*Data section*.
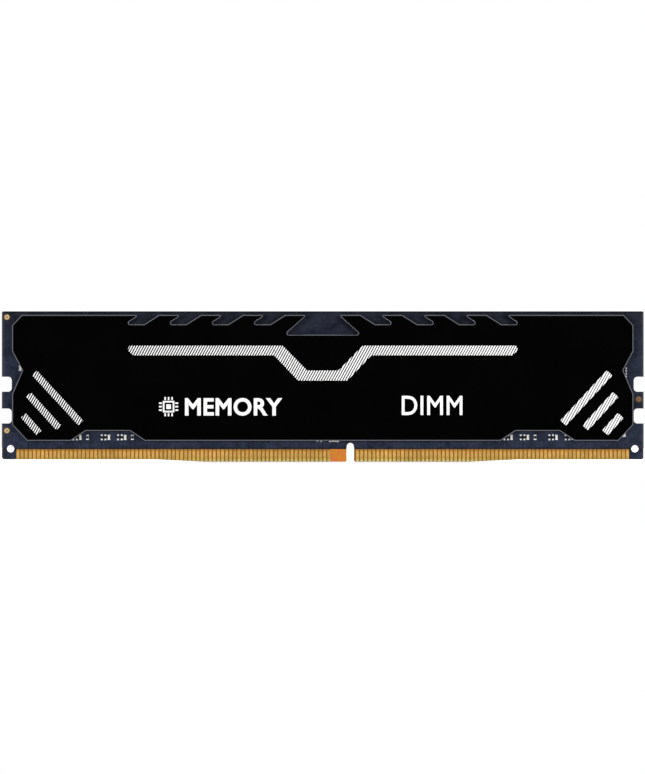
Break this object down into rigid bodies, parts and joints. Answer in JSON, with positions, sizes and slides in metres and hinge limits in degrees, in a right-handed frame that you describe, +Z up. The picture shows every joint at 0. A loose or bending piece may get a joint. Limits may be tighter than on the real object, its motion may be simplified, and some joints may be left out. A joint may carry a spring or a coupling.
{
  "type": "ram module",
  "caption": "Long thin desktop memory module: a keyed circuit board with a gold contact edge and latch notches, between two flat black heat spreaders.",
  "frame": {"origin": "middle of the lowest stretch of the contact edge, on the board's middle plane", "axes": "+X along the module, to the right as seen from the front; +Y through it from front to back; +Z up from the contact edge to the top edge"},
  "size_m": [0.1334, 0.0066, 0.0312],
  "materials": {
    "laminate": "matte",
    "solder_mask": "satin",
    "gold": "satin",
    "tin_plating": "satin",
    "solder": "gloss",
    "chip_mould": "matte",
    "chip_substrate": "satin",
    "ceramic": "satin",
    "resistor_coat": "gloss",
    "thermal_pad": "matte",
    "black_anodised": "matte",
    "bare_aluminium": "satin",
    "white_ink": "matte"
  },
  "bodies": {
    "root": {"circuit_board": "laminate", "identity_chip": "chip_mould", "identity_chip_leads": "tin_plating", "solder_mask_front": "solder_mask", "edge_contacts_front": "gold", "alignment_pads_front": "gold", "chip_substrates_front": "chip_substrate", "chip_solder_balls_front": "solder", "capacitor_bodies_front": "ceramic", "capacitor_terminals_front": "tin_plating", "resistor_bodies_front": "resistor_coat", "resistor_terminals_front": "tin_plating", "array_bodies_front": "resistor_coat", "array_terminals_front": "tin_plating", "thermal_pad_front": "thermal_pad", "heat_spreader_front": "black_anodised", "memory_chip_front_1": "chip_mould", "memory_chip_front_2": "chip_mould", "memory_chip_front_3": "chip_mould", "memory_chip_front_4": "chip_mould", "memory_chip_front_5": "chip_mould", "memory_chip_front_6": "chip_mould", "memory_chip_front_7": "chip_mould", "memory_chip_front_8": "chip_mould", "solder_mask_back": "solder_mask", "edge_contacts_back": "gold", "alignment_pads_back": "gold", "chip_substrates_back": "chip_substrate", "chip_solder_balls_back": "solder", "capacitor_bodies_back": "ceramic", "capacitor_terminals_back": "tin_plating", "resistor_bodies_back": "resistor_coat", "resistor_terminals_back": "tin_plating", "array_bodies_back": "resistor_coat", "array_terminals_back": "tin_plating", "thermal_pad_back": "thermal_pad", "heat_spreader_back": "black_anodised", "memory_chip_back_1": "chip_mould", "memory_chip_back_2": "chip_mould", "memory_chip_back_3": "chip_mould", "memory_chip_back_4": "chip_mould", "memory_chip_back_5": "chip_mould", "memory_chip_back_6": "chip_mould", "memory_chip_back_7": "chip_mould", "memory_chip_back_8": "chip_mould"}
  },
  "joints": []
}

*Task description*.
Extract the data in full. Keep it word for word.

*Result for this exercise*.
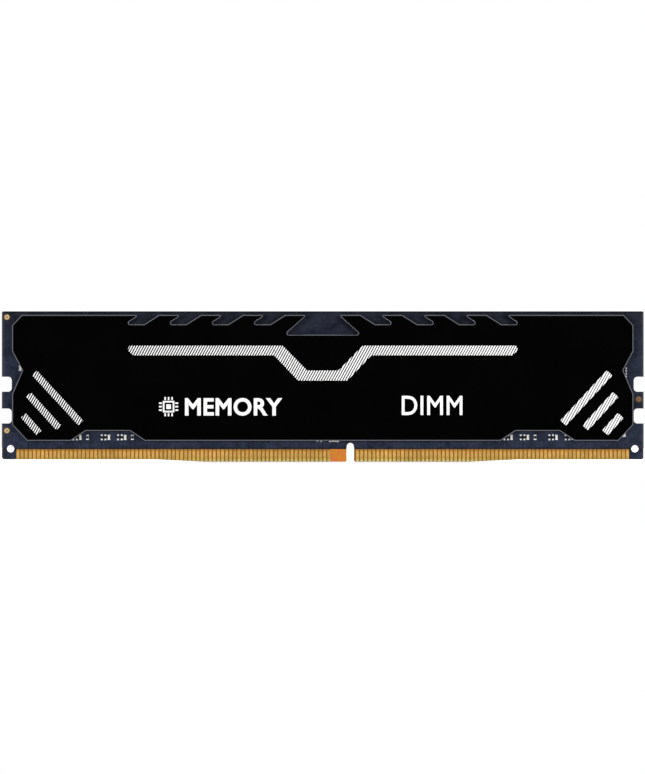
Break this object down into rigid bodies, parts and joints. Answer in JSON, with positions, sizes and slides in metres and hinge limits in degrees, in a right-handed frame that you describe, +Z up. The picture shows every joint at 0. A loose or bending piece may get a joint. Limits may be tighter than on the real object, its motion may be simplified, and some joints may be left out. A joint may carry a spring or a coupling.
{
  "type": "ram module",
  "caption": "Long thin desktop memory module: a keyed circuit board with a gold contact edge and latch notches, between two flat black heat spreaders.",
  "frame": {"origin": "middle of the lowest stretch of the contact edge, on the board's middle plane", "axes": "+X along the module, to the right as seen from the front; +Y through it from front to back; +Z up from the contact edge to the top edge"},
  "size_m": [0.1334, 0.0066, 0.0312],
  "materials": {
    "laminate": "matte",
    "solder_mask": "satin",
    "gold": "satin",
    "tin_plating": "satin",
    "solder": "gloss",
    "chip_mould": "matte",
    "chip_substrate": "satin",
    "ceramic": "satin",
    "resistor_coat": "gloss",
    "thermal_pad": "matte",
    "black_anodised": "matte",
    "bare_aluminium": "satin",
    "white_ink": "matte"
  },
  "bodies": {
    "root": {"circuit_board": "laminate", "identity_chip": "chip_mould", "identity_chip_leads": "tin_plating", "solder_mask_front": "solder_mask", "edge_contacts_front": "gold", "alignment_pads_front": "gold", "chip_substrates_front": "chip_substrate", "chip_solder_balls_front": "solder", "capacitor_bodies_front": "ceramic", "capacitor_terminals_front": "tin_plating", "resistor_bodies_front": "resistor_coat", "resistor_terminals_front": "tin_plating", "array_bodies_front": "resistor_coat", "array_terminals_front": "tin_plating", "thermal_pad_front": "thermal_pad", "heat_spreader_front": "black_anodised", "memory_chip_front_1": "chip_mould", "memory_chip_front_2": "chip_mould", "memory_chip_front_3": "chip_mould", "memory_chip_front_4": "chip_mould", "memory_chip_front_5": "chip_mould", "memory_chip_front_6": "chip_mould", "memory_chip_front_7": "chip_mould", "memory_chip_front_8": "chip_mould", "solder_mask_back": "solder_mask", "edge_contacts_back": "gold", "alignment_pads_back": "gold", "chip_substrates_back": "chip_substrate", "chip_solder_balls_back": "solder", "capacitor_bodies_back": "ceramic", "capacitor_terminals_back": "tin_plating", "resistor_bodies_back": "resistor_coat", "resistor_terminals_back": "tin_plating", "array_bodies_back": "resistor_coat", "array_terminals_back": "tin_plating", "thermal_pad_back": "thermal_pad", "heat_spreader_back": "black_anodised", "memory_chip_back_1": "chip_mould", "memory_chip_back_2": "chip_mould", "memory_chip_back_3": "chip_mould", "memory_chip_back_4": "chip_mould", "memory_chip_back_5": "chip_mould", "memory_chip_back_6": "chip_mould", "memory_chip_back_7": "chip_mould", "memory_chip_back_8": "chip_mould"}
  },
  "joints": []
}